*INFORMATION SUPPLIED*
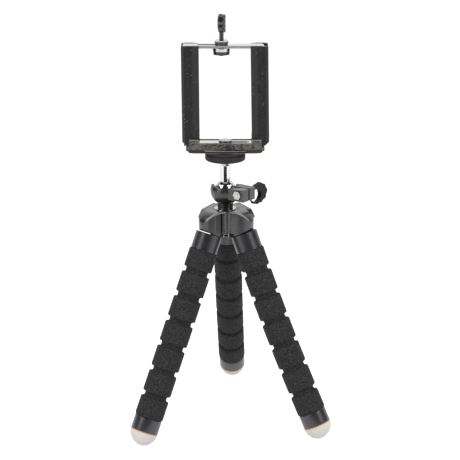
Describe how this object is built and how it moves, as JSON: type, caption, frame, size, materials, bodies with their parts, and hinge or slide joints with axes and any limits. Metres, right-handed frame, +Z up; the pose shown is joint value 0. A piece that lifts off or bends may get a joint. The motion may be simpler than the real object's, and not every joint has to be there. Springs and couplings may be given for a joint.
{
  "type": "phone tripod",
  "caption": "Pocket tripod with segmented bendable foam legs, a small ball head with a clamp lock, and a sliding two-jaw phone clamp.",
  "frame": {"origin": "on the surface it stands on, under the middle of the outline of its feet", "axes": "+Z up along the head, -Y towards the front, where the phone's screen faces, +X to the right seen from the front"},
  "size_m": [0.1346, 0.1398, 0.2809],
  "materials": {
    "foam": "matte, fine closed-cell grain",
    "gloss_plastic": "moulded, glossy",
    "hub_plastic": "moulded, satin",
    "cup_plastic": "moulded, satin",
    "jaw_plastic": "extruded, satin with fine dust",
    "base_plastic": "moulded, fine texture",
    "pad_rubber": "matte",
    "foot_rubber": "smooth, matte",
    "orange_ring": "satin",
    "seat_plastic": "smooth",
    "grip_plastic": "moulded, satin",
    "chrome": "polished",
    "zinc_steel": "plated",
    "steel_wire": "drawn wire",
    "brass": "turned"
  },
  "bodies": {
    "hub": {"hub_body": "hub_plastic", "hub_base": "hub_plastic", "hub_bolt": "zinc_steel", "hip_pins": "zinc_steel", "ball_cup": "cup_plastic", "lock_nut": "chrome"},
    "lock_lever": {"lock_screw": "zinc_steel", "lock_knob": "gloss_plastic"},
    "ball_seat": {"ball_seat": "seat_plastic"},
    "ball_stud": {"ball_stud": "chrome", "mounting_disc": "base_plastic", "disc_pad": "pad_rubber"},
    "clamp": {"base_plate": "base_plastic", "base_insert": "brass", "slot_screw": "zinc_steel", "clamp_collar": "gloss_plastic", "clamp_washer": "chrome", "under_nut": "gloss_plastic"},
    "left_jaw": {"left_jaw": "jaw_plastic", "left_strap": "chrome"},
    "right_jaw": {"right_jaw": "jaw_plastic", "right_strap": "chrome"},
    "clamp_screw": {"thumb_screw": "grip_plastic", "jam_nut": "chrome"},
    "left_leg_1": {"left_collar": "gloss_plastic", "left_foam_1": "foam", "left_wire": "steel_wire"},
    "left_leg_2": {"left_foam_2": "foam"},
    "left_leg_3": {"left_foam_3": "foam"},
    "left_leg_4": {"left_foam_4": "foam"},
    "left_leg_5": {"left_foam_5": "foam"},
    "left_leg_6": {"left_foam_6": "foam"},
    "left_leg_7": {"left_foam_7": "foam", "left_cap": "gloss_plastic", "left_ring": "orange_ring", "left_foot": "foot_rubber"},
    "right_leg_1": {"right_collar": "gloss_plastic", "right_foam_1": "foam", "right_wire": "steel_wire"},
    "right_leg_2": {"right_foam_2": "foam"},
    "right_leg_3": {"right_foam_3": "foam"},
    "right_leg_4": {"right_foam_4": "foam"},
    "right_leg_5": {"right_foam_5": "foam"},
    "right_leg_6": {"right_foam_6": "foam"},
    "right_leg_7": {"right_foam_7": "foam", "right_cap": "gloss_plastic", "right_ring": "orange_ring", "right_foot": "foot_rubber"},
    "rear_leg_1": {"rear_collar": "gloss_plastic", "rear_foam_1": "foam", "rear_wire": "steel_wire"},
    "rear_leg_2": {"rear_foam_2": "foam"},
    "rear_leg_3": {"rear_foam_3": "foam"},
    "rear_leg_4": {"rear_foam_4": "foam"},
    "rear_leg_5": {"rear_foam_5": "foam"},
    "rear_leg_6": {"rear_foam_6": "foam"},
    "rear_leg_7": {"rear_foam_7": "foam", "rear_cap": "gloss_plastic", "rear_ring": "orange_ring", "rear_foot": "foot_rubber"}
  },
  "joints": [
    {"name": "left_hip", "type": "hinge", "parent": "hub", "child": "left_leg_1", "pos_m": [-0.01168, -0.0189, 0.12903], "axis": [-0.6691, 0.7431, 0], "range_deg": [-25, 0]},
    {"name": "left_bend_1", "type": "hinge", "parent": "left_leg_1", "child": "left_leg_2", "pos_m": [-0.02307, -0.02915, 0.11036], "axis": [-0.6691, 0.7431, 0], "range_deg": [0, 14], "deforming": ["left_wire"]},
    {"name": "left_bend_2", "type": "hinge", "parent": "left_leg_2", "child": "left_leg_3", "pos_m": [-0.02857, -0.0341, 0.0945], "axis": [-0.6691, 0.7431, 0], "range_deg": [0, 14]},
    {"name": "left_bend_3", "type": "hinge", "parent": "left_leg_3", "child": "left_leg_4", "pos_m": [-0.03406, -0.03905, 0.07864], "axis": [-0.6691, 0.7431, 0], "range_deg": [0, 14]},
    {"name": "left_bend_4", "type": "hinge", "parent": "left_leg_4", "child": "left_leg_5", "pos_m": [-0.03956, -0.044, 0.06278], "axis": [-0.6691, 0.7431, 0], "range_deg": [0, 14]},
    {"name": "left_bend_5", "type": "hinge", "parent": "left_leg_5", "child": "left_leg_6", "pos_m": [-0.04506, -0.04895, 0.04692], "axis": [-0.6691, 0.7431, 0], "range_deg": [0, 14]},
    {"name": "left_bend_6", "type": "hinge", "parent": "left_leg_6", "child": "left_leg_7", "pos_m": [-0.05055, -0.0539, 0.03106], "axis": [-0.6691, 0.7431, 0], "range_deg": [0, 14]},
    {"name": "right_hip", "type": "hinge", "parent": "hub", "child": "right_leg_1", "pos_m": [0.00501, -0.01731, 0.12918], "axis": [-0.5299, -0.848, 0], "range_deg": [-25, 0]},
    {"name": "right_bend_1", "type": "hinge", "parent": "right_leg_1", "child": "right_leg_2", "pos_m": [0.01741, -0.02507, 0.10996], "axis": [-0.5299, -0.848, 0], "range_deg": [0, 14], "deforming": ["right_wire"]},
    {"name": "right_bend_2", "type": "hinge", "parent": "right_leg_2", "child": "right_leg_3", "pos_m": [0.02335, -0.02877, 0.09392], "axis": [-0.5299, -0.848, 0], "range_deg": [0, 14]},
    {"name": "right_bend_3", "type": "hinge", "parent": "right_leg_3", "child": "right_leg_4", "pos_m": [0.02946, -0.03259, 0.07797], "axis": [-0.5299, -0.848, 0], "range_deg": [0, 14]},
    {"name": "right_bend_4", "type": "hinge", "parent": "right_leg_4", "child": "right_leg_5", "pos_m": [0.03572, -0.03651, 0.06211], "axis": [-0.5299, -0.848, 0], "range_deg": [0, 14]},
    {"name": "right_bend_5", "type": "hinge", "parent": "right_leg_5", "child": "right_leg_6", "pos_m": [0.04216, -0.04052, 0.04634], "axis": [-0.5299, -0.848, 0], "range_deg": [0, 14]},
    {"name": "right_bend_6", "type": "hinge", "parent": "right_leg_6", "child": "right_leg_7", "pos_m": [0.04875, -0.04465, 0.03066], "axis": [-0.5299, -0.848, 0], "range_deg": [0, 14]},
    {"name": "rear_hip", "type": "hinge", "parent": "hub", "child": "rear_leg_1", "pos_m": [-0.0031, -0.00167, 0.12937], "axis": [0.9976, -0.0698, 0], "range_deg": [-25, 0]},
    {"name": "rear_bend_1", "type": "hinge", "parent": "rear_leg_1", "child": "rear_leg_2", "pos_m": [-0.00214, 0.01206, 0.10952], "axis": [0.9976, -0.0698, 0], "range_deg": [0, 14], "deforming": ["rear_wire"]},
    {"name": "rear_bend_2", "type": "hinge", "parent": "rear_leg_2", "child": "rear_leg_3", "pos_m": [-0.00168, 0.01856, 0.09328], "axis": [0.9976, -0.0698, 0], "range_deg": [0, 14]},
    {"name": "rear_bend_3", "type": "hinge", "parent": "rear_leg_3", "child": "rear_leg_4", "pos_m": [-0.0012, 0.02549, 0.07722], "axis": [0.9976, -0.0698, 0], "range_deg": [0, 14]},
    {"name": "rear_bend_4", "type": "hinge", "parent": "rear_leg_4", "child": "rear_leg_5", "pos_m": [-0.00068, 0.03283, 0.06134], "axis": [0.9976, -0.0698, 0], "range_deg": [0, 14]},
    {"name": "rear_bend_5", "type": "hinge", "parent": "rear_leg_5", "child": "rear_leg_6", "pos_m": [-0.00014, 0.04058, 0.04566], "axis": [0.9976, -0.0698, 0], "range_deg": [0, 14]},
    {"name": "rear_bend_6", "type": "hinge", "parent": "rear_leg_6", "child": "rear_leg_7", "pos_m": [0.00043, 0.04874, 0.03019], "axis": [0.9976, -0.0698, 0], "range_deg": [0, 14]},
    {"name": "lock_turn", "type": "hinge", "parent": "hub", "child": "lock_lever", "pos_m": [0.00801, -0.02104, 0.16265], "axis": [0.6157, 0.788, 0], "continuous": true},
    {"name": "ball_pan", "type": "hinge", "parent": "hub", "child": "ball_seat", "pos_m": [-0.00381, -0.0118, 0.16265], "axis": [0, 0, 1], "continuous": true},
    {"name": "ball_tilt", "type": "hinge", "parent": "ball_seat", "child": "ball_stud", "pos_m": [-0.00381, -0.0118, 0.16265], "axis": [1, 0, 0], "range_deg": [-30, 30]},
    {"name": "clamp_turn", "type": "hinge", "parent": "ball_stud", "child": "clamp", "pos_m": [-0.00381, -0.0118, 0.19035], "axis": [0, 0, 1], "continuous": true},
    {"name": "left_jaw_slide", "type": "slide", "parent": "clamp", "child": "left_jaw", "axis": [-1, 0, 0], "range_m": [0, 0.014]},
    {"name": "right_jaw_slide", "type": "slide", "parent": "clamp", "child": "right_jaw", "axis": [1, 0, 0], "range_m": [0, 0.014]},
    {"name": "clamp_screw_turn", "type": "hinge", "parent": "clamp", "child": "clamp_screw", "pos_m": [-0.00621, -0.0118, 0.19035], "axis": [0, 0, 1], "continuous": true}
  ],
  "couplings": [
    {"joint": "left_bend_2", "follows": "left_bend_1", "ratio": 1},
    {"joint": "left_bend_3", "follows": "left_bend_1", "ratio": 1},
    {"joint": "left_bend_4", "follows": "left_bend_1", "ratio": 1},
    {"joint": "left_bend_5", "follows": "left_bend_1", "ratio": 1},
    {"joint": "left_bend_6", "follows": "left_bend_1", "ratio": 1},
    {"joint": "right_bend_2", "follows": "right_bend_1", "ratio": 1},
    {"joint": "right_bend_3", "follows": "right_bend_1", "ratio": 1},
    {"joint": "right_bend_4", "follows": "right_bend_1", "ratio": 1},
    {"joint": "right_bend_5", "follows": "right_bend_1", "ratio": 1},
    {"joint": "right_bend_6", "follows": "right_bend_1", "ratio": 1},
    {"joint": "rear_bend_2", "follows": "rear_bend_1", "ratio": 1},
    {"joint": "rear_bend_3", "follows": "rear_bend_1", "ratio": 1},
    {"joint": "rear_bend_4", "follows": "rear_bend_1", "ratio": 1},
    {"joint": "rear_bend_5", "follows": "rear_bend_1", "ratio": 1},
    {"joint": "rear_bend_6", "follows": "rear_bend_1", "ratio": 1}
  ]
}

*INSTRUCTIONS TO FOLLOW*
Tell how many lines contain the word "axes", using only the number.

*FINISHED TASK*
2